As I mentioned in an earlier post, at the highest level (what the business writers often call the “30,000 foot level”), I think it makes sense to assume that a weight loss program has to consist of three components: exercise, diet, but also a set of effective psychological strategies — attitudes and skills that help you stay on track during what is absolutely guaranteed to be a highly frustrating and slow process.  In some upcoming posts, I plan to share some of my own favorite psychological strategies, as well as some favorite guides to mastering the mental game that you might enjoy.  But I don’t want to drift off into a discussion of weight-loss psychology without also tending some other fires first. In particular, I want to talk about diet, particularly how you can track what you eat, and why it’s important to do so.

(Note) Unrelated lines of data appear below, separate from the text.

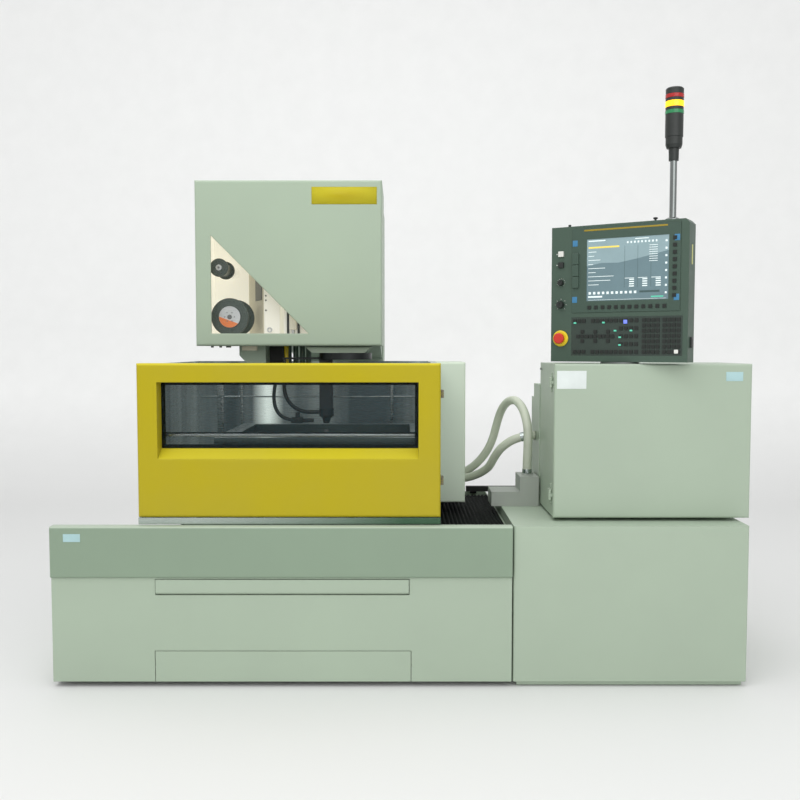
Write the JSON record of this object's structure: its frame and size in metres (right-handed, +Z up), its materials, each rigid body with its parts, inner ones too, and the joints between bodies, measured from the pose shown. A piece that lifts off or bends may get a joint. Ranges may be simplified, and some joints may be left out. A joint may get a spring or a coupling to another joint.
{
  "type": "wire edm machine",
  "caption": "Wire-cut discharge machine with glazed work tank, wire feed head on a column, fluid cabinet, control cabinet, swivelling operator panel and signal tower.",
  "frame": {"origin": "bottom centre of the bounding box, on the floor under the levelling pads", "axes": "+X to the operator's right as seen from the front, +Y from the front to the column at the back, +Z up"},
  "size_m": [2.507, 2, 2.121],
  "materials": {
    "cast_green": "satin",
    "dark_steel": "satin",
    "sage_paint": "satin",
    "ground_steel": "satin",
    "black_rubber": "matte",
    "stainless": "satin",
    "black_paint": "satin",
    "grey_paint": "satin",
    "cream_hose": "satin",
    "grey_plastic": "matte",
    "panel_paint": "satin",
    "screen": "gloss",
    "key_film": "matte",
    "key_plastic": "matte",
    "yellow_plastic": "gloss",
    "chrome": "polished",
    "black_plastic": "satin",
    "green_lens": "gloss",
    "amber_lens": "gloss",
    "red_lens": "gloss",
    "red_plastic": "gloss",
    "white_plastic": "gloss",
    "yellow_paint": "satin",
    "clear_glass": "clear",
    "hinge_metal": "satin",
    "cream_paint": "satin",
    "tube_plastic": "gloss",
    "clear_plastic": "clear",
    "reel_plastic": "satin",
    "black_metal": "satin"
  },
  "bodies": {
    "root": {"bed_casting": "cast_green", "levelling_feet": "dark_steel", "front_band": "sage_paint", "front_panel": "sage_paint", "bed_covers": "sage_paint", "axis_rails": "ground_steel", "left_bellows": "black_rubber", "right_bellows": "black_rubber", "seal_plate": "stainless", "cable_tray": "black_paint", "fluid_cabinet": "sage_paint", "filter_canisters": "grey_paint", "fluid_pump": "grey_paint", "hose_manifold": "grey_paint", "supply_hose": "cream_hose", "return_hose": "cream_hose", "control_cabinet": "sage_paint", "amplifier_rack": "grey_plastic", "heat_exchanger": "sage_paint", "swivel_post": "dark_steel"},
    "drawer": {"tool_drawer": "sage_paint"},
    "cabinet_door": {"control_door": "sage_paint"},
    "operator_panel": {"panel_housing": "panel_paint", "screen_bezel": "panel_paint", "screen_glass": "screen", "key_panel": "key_film", "key_caps": "key_plastic", "emergency_ring": "yellow_plastic", "signal_pole": "chrome", "signal_body": "black_plastic", "lens_green": "green_lens", "lens_amber": "amber_lens", "lens_red": "red_lens"},
    "stop_button": {"emergency_button": "red_plastic"},
    "start_button": {"white_button": "white_plastic"},
    "power_button": {"black_button": "black_plastic"},
    "feed_dial": {"feed_knob": "black_plastic"},
    "mode_dial": {"mode_knob": "black_plastic"},
    "tank": {"tank_saddle": "cast_green", "tank_shell": "stainless", "tank_side_box": "sage_paint", "work_table": "ground_steel", "door_hinges": "hinge_metal"},
    "door": {"tank_door": "yellow_paint", "window_glass": "clear_glass", "window_gasket": "black_rubber"},
    "column": {"column_casting": "cast_green", "lower_arm": "ground_steel", "lower_guide": "dark_steel"},
    "takeup": {"takeup_roller": "dark_steel"},
    "head": {"head_carriage": "cast_green", "head_box": "cream_paint", "threading_unit": "cream_paint", "feed_tubes": "tube_plastic"},
    "feed_cover": {"head_cover": "sage_paint", "cover_pane": "clear_plastic"},
    "spool": {"wire_spool": "reel_plastic"},
    "roller": {"guide_roller": "reel_plastic"},
    "u_stage": {"u_slide": "cast_green"},
    "v_stage": {"upper_guide": "black_metal"}
  },
  "joints": [
    {"name": "tank_x", "type": "slide", "parent": "root", "child": "tank", "axis": [1, 0, 0], "range_m": [-0.3, 0.09], "deforming": ["left_bellows", "right_bellows", "supply_hose", "return_hose"]},
    {"name": "door_swing", "type": "hinge", "parent": "tank", "child": "door", "pos_m": [0.13506, -0.905, 0.8815], "axis": [0, 0, 1], "range_deg": [0, 95]},
    {"name": "column_y", "type": "slide", "parent": "root", "child": "column", "axis": [0, 1, 0], "range_m": [-0.2, 0.2]},
    {"name": "head_z", "type": "slide", "parent": "column", "child": "head", "axis": [0, 0, 1], "range_m": [-0.01, 0.25]},
    {"name": "feed_cover_swing", "type": "hinge", "parent": "head", "child": "feed_cover", "pos_m": [-0.80806, -0.601, 1.5335], "axis": [0, 0, -1], "range_deg": [0, 110]},
    {"name": "spool_turn", "type": "hinge", "parent": "head", "child": "spool", "pos_m": [-0.68596, -0.515, 1.331], "axis": [0, 1, 0], "continuous": true},
    {"name": "roller_turn", "type": "hinge", "parent": "head", "child": "roller", "pos_m": [-0.72696, -0.515, 1.524], "axis": [0, 1, 0], "continuous": true},
    {"name": "takeup_turn", "type": "hinge", "parent": "column", "child": "takeup", "pos_m": [-0.3145, 0.79, 0.755], "axis": [1, 0, 0], "continuous": true},
    {"name": "guide_u", "type": "slide", "parent": "head", "child": "u_stage", "axis": [1, 0, 0], "range_m": [-0.04, 0.04]},
    {"name": "guide_v", "type": "slide", "parent": "u_stage", "child": "v_stage", "axis": [0, 1, 0], "range_m": [-0.04, 0.04]},
    {"name": "drawer_out", "type": "slide", "parent": "root", "child": "drawer", "axis": [0, -1, 0], "range_m": [0, 0.25]},
    {"name": "cabinet_door_swing", "type": "hinge", "parent": "root", "child": "cabinet_door", "pos_m": [0.5329, -0.869, 0.872], "axis": [0, 0, -1], "range_deg": [0, 90]},
    {"name": "panel_swivel", "type": "hinge", "parent": "root", "child": "operator_panel", "pos_m": [0.79402, -0.8193, 1.158], "axis": [0, 0, 1], "range_deg": [-30, 30]},
    {"name": "stop_press", "type": "slide", "parent": "operator_panel", "child": "stop_button", "axis": [0.5329, 0.8462, 0], "range_m": [0, 0.006], "stiffness_N_per_m": 900, "springref_m": -0.002},
    {"name": "white_press", "type": "slide", "parent": "operator_panel", "child": "start_button", "axis": [0.5329, 0.8462, 0], "range_m": [0, 0.003], "stiffness_N_per_m": 600, "springref_m": -0.002},
    {"name": "black_press", "type": "slide", "parent": "operator_panel", "child": "power_button", "axis": [0.5329, 0.8462, 0], "range_m": [0, 0.003], "stiffness_N_per_m": 600, "springref_m": -0.002},
    {"name": "feed_turn", "type": "hinge", "parent": "operator_panel", "child": "feed_dial", "pos_m": [0.5895, -0.73778, 1.453], "axis": [-0.5329, -0.8462, 0], "range_deg": [-135, 135]},
    {"name": "mode_turn", "type": "hinge", "parent": "operator_panel", "child": "mode_dial", "pos_m": [0.5895, -0.73778, 1.371], "axis": [-0.5329, -0.8462, 0], "range_deg": [-60, 60]}
  ],
  "couplings": [
    {"joint": "roller_turn", "follows": "spool_turn", "ratio": 1.7692},
    {"joint": "takeup_turn", "follows": "spool_turn", "ratio": 1.0222}
  ]
}
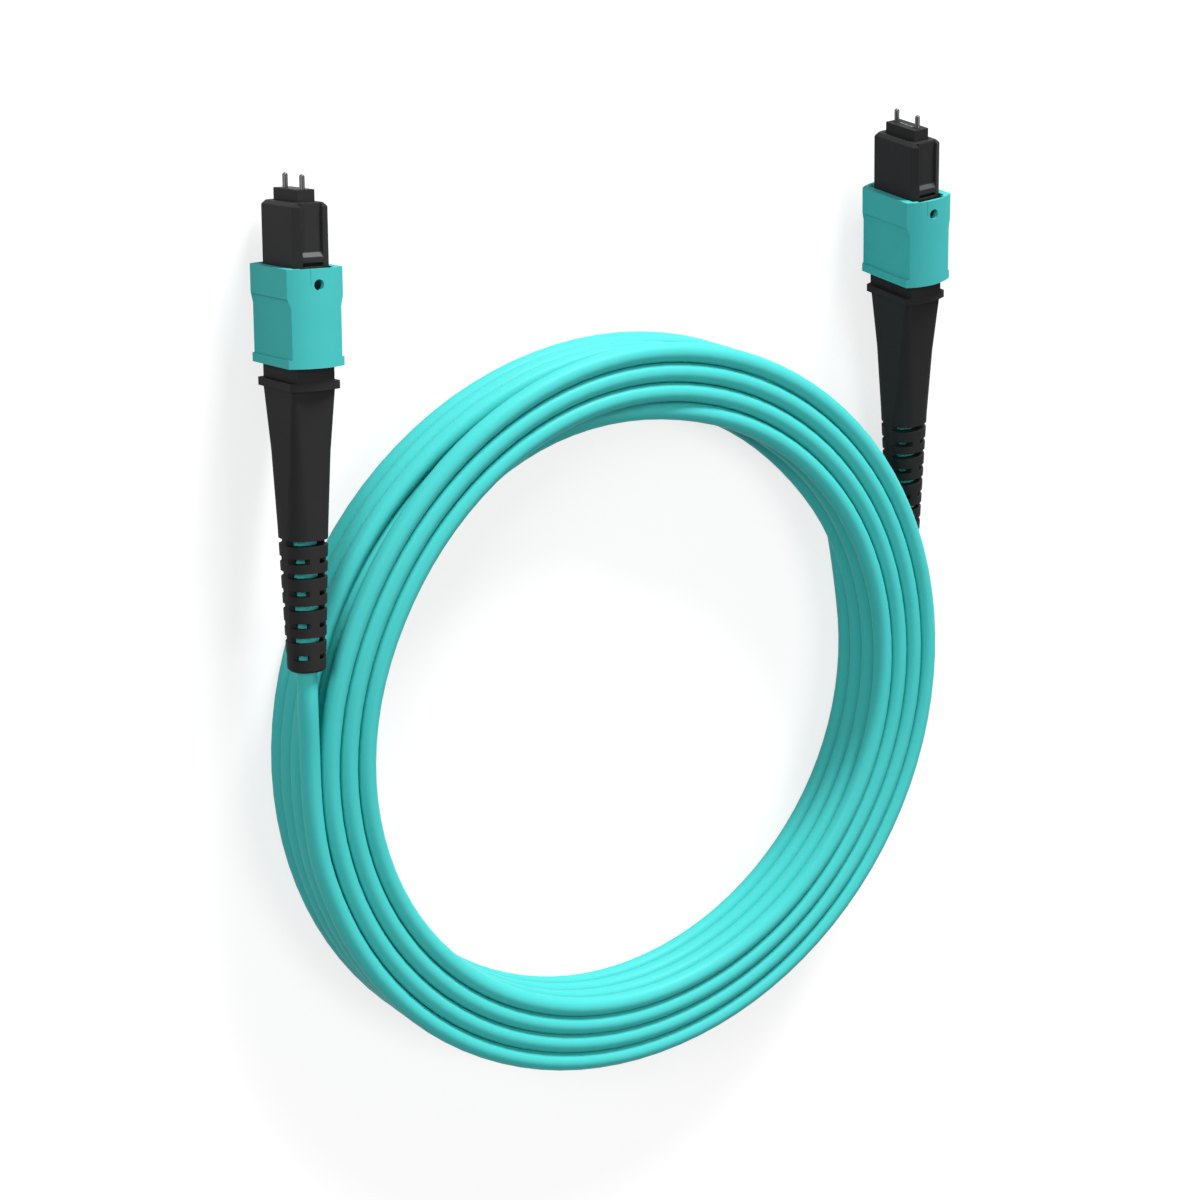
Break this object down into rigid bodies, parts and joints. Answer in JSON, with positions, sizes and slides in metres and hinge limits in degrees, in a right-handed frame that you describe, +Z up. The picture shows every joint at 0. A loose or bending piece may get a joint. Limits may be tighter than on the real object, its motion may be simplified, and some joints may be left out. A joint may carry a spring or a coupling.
{
  "type": "multi-fibre push-on connector patch cord",
  "caption": "Multi-fibre push-on plug with guide pins, pull-back coupling sleeve and slotted strain-relief boot, on a coiled patch cord with a like plug at its far end.",
  "frame": {"origin": "on the supporting surface, under the centre of plug a's bounding box", "axes": "+Y the way plug a points, +Z up, +X towards the coil"},
  "size_m": [0.1095, 0.1348, 0.0136],
  "materials": {
    "ferrule_resin": "fine satin moulded resin",
    "pin_steel": "polished steel",
    "keeper_steel": "brushed",
    "grommet_rubber": "soft matte",
    "fibre_ribbon": "satin",
    "spring_steel": "drawn wire",
    "housing_black": "satin moulded plastic",
    "sleeve_aqua": "satin moulded plastic",
    "crimp_metal": "satin",
    "boot_black": "matte elastomer",
    "jacket_aqua": "semi-gloss cable jacket"
  },
  "bodies": {
    "patch_cord": {"coil": "jacket_aqua", "a_lead": "jacket_aqua", "b_lead": "jacket_aqua", "a_ferrule_spring": "spring_steel", "a_inner_housing": "housing_black", "a_coupling_spring_upper": "spring_steel", "a_coupling_spring_lower": "spring_steel", "a_crimp_body": "housing_black", "a_crimp_ring": "crimp_metal", "a_strain_boot": "boot_black", "a_cable_tail": "jacket_aqua", "b_ferrule_spring": "spring_steel", "b_inner_housing": "housing_black", "b_coupling_spring_upper": "spring_steel", "b_coupling_spring_lower": "spring_steel", "b_crimp_body": "housing_black", "b_crimp_ring": "crimp_metal", "b_strain_boot": "boot_black", "b_cable_tail": "jacket_aqua"},
    "a_ferrule_unit": {"a_ferrule": "ferrule_resin", "a_guide_pin_left": "pin_steel", "a_guide_pin_right": "pin_steel", "a_pin_keeper": "keeper_steel", "a_grommet": "grommet_rubber", "a_fibre_ribbon": "fibre_ribbon"},
    "a_sleeve_unit": {"a_coupling_sleeve": "sleeve_aqua"},
    "b_ferrule_unit": {"b_ferrule": "ferrule_resin", "b_guide_pin_left": "pin_steel", "b_guide_pin_right": "pin_steel", "b_pin_keeper": "keeper_steel", "b_grommet": "grommet_rubber", "b_fibre_ribbon": "fibre_ribbon"},
    "b_sleeve_unit": {"b_coupling_sleeve": "sleeve_aqua"}
  },
  "joints": [
    {"name": "a_sleeve_pull", "type": "slide", "parent": "patch_cord", "child": "a_sleeve_unit", "axis": [0, -0.9974, 0.0717], "range_m": [0, 0.0017], "stiffness_N_per_m": 600, "springref_m": -0.002, "deforming": ["a_coupling_spring_upper", "a_coupling_spring_lower"]},
    {"name": "a_ferrule_float", "type": "slide", "parent": "patch_cord", "child": "a_ferrule_unit", "axis": [0, -0.9974, 0.0717], "range_m": [0, 0.001], "stiffness_N_per_m": 2000, "springref_m": -0.004, "deforming": ["a_ferrule_spring"]},
    {"name": "b_sleeve_pull", "type": "slide", "parent": "patch_cord", "child": "b_sleeve_unit", "axis": [0.1372, -0.9861, -0.0941], "range_m": [0, 0.0017], "stiffness_N_per_m": 600, "springref_m": -0.002, "deforming": ["b_coupling_spring_upper", "b_coupling_spring_lower"]},
    {"name": "b_ferrule_float", "type": "slide", "parent": "patch_cord", "child": "b_ferrule_unit", "axis": [0.1372, -0.9861, -0.0941], "range_m": [0, 0.001], "stiffness_N_per_m": 2000, "springref_m": -0.004, "deforming": ["b_ferrule_spring"]}
  ]
}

When I look back at my own earlier, often marginally successful efforts, I realize that my most common mistake was generally to assume that if I was doing vast-seeming amounts of exercise, I was guaranteed to lose weight.  The problem was that it is so easy to eat way more calories than you burn at the gym, that I generally would become a fit fat guy.  I could spar at the martial arts dojang and break boards with my hands or feet, or I could enjoy a forty mile Saturday bike ride, but then I’d stop at Dairy Queen or eat a few large meals and all the work would be for naught, weight-wise.

In short, it was ultimately important for me to find some way to track and manage my caloric “input.”